La chaleur occupe une place spéciale dans notre vocabulaire pour décrire nos états d’esprit. Les expressions langagières comme «ça va chauffer», «bouillir de colère», «être brûlé», «pèter le feu», «ni chaud ni froid» sont là pour le démontrer. Dans toutes les langues et les cultures, le «chaud», c’est la vie, le cœur qui bat. La chaleur provoque des changements physiologiques qui se mesurent dans le sang et le métabolisme. Des hormones connues pour exacerber des comportements agressifs et violents sont relâchées dans le corps quand il fait trop chaud.

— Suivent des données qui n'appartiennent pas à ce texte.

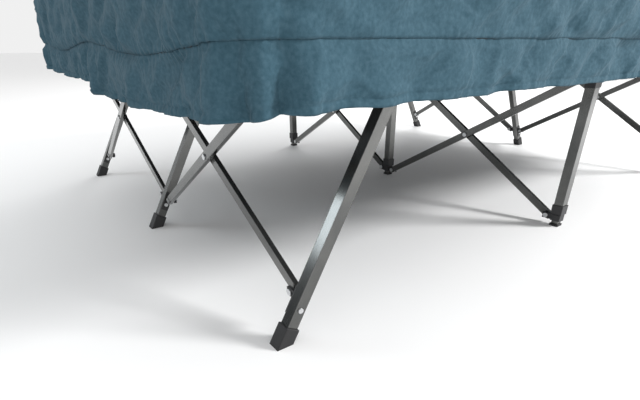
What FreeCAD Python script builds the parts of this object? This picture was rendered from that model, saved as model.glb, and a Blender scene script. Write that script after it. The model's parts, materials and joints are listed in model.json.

Au cours de la Première Guerre mondiale, des millions de soldats ont été déployés partout dans le monde pour la première fois dans l’histoire. Sans raison apparente, des hommes hautement entrainés pour des fonctions vitales, comme le télégraphe, devenaient inefficaces dès qu’ils mettaient le pied dans un pays au climat tropical. En étudiant les réactions de ces hommes, les scientifiques de l’armée ont fait alors une trouvaille. Bien que les soldats affectés par la chaleur admettaient se sentir plutôt incommodés, ils ne réalisaient pas être en train de devenir de plus en plus incompétents. Bref, les effets psychologiques de la chaleur ressemblent étrangement à ceux de la fatigue. On reconnait que ça ne va pas bien, mais on se croit capable de travailler quand même. En d’autres mots, lorsque les soldats étaient écrasés par la chaleur et l’humidité, les hommes perdaient leur habileté à penser clairement et à juger de leur travail de façon objective. Le British Journal of Industrial Medecine, dans les années 1920, décrivait cet effet psychologique comme : «une tendance à être satisfait de ses efforts et blâmer les autres ou la machine pour tout ce qui va mal.»

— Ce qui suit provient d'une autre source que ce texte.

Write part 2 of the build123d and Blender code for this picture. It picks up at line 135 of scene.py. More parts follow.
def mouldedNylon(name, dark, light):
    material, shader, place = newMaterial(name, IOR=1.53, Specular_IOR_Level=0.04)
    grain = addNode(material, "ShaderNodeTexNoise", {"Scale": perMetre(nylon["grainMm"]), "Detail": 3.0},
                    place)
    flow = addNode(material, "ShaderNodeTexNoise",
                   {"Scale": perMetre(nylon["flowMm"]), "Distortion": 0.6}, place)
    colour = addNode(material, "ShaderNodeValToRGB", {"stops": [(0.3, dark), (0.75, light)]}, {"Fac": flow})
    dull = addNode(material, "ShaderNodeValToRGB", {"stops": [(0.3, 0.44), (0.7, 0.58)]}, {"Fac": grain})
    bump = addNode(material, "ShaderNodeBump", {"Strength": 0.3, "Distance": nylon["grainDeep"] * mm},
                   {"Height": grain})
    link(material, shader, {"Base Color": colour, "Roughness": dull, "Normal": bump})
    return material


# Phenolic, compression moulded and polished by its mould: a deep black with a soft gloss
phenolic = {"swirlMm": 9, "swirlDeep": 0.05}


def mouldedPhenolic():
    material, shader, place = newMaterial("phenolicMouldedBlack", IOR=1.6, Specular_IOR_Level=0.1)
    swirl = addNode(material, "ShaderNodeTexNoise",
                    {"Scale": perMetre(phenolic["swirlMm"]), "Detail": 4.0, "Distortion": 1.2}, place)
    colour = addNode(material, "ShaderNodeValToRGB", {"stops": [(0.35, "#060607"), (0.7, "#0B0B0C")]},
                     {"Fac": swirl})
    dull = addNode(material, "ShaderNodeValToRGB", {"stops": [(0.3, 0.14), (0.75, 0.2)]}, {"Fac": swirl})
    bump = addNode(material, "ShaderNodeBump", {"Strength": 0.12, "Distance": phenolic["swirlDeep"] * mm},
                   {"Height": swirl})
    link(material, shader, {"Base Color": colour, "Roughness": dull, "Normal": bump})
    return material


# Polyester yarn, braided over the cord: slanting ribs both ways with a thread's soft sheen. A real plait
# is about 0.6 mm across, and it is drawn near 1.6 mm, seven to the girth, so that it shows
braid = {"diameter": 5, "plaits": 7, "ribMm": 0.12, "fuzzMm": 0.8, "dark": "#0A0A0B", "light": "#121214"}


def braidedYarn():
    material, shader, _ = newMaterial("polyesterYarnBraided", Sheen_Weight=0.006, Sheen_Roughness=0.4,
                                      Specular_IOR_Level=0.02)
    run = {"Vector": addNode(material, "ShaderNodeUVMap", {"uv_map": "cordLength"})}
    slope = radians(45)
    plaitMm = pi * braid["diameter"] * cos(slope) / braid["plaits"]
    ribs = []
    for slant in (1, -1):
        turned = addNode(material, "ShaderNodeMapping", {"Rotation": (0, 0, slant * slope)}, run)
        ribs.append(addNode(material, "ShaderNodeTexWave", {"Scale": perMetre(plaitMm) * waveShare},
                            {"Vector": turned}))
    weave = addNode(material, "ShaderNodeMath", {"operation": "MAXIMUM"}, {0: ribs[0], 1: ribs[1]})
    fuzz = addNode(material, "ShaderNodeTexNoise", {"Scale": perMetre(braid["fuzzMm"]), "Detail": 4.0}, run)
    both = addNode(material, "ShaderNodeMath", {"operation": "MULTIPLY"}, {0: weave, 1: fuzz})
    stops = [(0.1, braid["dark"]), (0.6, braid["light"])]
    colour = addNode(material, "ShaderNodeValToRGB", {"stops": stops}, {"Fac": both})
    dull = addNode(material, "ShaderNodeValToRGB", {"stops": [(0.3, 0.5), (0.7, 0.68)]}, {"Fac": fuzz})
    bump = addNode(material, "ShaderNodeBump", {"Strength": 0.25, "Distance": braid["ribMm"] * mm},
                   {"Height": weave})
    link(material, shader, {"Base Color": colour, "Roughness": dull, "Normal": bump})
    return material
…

À l’époque des colonies britanniques et françaises, alors que les échanges commerciaux entre les régions tropicales et l’Europe s’accéléraient, les compagnies maritimes qui envoyaient leurs bateaux sous les Tropiques remarquaient des problèmes avec leurs équipages. Il y avait plus d’indiscipline, de mauvaises attitudes, plus d’accidents et de maladies. On croyait que le mal du pays était à l’origine du problème. En réalité, c’était la chaleur.

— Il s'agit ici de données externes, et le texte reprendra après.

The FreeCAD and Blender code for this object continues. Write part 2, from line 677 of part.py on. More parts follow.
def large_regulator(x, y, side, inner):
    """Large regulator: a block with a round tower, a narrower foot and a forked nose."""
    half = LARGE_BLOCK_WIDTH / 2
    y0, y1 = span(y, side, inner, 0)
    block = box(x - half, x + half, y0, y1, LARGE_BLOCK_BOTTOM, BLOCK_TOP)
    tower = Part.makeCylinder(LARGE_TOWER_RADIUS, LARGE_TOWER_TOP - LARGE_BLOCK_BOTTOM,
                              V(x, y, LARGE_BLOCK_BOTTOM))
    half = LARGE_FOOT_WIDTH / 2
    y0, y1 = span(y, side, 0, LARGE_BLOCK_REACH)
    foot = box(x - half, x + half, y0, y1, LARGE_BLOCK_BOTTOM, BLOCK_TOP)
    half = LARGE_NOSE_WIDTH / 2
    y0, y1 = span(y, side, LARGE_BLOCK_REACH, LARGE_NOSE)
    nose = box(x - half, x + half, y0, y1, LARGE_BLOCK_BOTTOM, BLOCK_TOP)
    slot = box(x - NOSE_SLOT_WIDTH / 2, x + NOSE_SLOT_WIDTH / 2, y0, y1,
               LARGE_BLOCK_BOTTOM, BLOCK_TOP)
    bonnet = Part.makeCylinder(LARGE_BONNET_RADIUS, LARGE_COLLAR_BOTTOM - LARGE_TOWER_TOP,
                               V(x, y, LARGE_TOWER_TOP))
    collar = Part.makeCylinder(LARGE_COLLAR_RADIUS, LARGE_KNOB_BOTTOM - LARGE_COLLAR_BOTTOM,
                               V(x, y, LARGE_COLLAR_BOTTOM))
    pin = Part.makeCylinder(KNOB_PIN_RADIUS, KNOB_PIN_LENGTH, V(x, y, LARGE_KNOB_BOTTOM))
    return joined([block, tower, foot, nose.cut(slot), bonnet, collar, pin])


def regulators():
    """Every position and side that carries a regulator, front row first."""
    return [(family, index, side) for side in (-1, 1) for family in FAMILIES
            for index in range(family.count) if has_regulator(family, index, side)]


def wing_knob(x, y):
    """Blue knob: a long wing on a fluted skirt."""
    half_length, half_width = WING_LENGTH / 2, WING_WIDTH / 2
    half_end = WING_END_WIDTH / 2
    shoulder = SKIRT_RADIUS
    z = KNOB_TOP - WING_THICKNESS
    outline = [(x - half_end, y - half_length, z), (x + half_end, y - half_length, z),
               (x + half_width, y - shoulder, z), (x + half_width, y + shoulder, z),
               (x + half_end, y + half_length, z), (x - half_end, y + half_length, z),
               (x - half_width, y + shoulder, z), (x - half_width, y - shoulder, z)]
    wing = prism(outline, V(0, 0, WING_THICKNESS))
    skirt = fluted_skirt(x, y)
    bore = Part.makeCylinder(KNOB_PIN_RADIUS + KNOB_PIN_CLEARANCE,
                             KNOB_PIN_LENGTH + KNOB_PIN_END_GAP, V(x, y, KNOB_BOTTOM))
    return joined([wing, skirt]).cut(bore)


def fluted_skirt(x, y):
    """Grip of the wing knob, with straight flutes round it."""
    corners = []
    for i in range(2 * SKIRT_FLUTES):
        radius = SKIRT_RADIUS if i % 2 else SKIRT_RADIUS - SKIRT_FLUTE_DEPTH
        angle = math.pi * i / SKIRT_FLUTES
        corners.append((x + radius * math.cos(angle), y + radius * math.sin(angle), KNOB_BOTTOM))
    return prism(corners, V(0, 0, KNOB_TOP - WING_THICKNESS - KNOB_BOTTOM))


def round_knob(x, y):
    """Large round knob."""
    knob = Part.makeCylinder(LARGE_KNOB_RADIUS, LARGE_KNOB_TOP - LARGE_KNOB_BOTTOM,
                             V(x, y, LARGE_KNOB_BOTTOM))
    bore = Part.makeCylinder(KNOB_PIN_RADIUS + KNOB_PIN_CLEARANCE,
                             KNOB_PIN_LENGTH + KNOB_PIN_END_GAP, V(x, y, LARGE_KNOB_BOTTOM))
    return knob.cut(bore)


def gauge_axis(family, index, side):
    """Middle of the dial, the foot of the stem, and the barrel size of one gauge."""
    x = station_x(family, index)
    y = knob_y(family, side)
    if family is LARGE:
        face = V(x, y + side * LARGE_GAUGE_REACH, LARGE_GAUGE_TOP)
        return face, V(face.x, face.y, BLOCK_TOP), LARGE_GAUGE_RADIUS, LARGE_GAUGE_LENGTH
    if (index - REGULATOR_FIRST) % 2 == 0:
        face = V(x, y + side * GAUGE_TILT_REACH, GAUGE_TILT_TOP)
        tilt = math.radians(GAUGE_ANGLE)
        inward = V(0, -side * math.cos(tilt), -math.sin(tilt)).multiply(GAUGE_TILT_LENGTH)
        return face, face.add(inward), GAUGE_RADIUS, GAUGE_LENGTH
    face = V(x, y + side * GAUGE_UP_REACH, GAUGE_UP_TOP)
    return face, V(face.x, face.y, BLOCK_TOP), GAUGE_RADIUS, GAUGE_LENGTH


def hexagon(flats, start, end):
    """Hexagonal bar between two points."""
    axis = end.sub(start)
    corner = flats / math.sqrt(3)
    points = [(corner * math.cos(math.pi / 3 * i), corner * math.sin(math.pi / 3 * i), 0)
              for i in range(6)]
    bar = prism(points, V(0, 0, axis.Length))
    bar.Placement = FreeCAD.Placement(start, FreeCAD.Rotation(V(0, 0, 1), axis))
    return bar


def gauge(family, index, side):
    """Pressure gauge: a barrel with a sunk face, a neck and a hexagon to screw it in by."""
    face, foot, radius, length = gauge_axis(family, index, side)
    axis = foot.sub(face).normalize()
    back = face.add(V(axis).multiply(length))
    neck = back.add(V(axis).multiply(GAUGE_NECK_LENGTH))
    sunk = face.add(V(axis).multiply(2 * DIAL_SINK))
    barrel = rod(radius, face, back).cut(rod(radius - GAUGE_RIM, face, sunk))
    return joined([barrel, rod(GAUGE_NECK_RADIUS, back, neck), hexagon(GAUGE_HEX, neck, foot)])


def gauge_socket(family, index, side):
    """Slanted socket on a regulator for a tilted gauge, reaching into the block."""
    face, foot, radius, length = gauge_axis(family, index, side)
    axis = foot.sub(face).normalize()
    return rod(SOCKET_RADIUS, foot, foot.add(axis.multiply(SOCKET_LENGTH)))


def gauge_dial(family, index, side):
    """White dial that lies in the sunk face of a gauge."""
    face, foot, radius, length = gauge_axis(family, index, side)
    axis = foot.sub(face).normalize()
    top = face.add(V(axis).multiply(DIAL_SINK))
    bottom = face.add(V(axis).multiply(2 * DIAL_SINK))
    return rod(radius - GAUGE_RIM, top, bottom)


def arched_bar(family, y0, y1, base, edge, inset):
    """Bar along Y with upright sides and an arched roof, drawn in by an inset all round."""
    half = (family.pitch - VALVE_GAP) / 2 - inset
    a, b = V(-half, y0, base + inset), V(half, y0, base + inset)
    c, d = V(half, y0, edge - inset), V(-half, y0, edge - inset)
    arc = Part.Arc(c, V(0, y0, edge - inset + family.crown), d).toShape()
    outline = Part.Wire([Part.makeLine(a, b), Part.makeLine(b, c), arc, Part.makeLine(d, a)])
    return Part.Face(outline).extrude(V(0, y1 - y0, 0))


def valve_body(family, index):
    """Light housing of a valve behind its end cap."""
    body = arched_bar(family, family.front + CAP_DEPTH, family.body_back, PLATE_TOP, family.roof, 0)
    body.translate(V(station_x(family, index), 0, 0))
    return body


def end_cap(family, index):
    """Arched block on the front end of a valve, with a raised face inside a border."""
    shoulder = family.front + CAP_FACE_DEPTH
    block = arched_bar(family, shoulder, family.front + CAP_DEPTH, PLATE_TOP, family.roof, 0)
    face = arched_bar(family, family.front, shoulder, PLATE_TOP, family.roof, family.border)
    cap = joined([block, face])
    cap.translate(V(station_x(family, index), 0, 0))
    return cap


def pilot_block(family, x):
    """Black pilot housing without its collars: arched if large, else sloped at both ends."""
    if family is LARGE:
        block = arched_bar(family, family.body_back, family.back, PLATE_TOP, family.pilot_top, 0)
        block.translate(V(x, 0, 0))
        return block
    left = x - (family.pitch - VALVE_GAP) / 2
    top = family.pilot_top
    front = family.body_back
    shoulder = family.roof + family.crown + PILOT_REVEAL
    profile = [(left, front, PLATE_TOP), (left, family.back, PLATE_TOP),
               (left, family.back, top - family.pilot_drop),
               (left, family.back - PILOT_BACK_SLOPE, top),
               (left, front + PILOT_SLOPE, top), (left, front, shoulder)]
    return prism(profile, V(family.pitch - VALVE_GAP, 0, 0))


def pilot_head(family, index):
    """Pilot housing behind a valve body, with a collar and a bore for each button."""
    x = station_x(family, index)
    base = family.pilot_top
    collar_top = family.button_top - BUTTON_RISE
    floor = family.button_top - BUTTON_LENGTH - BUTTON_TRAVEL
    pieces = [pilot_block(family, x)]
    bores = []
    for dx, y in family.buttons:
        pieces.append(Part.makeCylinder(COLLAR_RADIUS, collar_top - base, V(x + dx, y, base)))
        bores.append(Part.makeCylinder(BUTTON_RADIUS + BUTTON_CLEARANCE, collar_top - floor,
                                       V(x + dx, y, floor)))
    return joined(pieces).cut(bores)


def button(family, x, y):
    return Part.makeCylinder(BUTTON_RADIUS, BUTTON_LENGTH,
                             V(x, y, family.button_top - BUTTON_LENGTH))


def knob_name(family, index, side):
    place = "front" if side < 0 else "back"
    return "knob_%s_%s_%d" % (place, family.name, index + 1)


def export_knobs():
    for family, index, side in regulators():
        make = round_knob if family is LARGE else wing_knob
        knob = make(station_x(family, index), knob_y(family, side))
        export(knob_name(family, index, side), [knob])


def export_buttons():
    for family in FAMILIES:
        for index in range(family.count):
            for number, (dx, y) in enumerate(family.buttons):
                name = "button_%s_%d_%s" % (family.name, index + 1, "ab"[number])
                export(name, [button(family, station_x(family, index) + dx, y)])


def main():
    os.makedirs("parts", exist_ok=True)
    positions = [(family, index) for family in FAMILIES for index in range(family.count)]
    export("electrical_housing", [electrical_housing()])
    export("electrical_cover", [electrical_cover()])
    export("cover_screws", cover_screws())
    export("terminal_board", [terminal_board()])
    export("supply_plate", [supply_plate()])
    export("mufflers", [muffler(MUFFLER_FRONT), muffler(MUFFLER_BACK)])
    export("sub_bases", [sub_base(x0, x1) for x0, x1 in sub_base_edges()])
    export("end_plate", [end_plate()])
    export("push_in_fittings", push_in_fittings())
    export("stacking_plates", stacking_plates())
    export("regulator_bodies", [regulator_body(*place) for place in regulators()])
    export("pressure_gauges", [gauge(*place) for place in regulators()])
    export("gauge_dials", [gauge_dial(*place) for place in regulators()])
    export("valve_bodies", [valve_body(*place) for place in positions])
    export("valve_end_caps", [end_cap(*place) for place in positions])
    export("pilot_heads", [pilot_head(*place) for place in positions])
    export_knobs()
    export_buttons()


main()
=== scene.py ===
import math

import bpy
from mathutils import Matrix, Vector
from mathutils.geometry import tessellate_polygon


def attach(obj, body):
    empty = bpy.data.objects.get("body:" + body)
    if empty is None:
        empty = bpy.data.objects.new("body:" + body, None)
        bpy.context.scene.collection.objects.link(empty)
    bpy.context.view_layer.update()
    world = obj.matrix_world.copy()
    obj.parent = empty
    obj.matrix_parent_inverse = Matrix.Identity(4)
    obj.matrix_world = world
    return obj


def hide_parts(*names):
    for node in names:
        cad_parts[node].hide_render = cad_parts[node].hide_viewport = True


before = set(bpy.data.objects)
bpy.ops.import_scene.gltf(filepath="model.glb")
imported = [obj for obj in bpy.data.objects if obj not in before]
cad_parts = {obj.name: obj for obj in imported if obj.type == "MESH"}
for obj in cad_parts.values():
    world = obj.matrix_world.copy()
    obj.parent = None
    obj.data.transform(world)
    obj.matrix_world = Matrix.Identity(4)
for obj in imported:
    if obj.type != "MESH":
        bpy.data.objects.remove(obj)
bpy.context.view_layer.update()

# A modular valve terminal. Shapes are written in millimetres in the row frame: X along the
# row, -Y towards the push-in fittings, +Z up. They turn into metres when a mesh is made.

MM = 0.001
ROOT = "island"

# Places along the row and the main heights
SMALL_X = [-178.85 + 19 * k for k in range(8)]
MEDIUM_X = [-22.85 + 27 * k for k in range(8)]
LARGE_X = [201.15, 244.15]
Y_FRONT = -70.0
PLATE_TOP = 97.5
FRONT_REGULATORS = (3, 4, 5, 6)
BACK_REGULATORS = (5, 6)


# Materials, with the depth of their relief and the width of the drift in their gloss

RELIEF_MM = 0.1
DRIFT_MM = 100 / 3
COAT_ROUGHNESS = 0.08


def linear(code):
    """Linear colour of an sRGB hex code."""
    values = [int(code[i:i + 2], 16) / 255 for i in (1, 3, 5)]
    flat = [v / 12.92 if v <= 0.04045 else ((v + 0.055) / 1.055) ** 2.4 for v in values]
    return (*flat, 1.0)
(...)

La mutinerie du Bounty : un coup de chaleur
La célèbre mutinerie du HMS Bounty, un navire britannique qui a fait l’objet de 4 films, 52 livres et d’une pièce de théâtre est un exemple frappant des effets de la chaleur sur les hommes. Le bateau avait été acheté par la Royal Navy pour naviguer jusqu'à Tahiti, embarquer des plantes et les emmener aux Antilles où elles seraient cultivées pour nourrir les esclaves. En 1788, après 10 mois de traversée, le Bounty atteint Tahiti. Pendant cinq mois, l’équipage vit à terre et s’acclimate. Le 4 avril 1789, c’est le voyage de retour. Le bateau met le cap sur le nord. Quelques jours plus tard, la mutinerie éclate à bord. Habitué à la chaleur et à un rythme de vie tropical, l’équipage avait préféré se révolter contre sa Majesté plutôt que se remettre au boulot!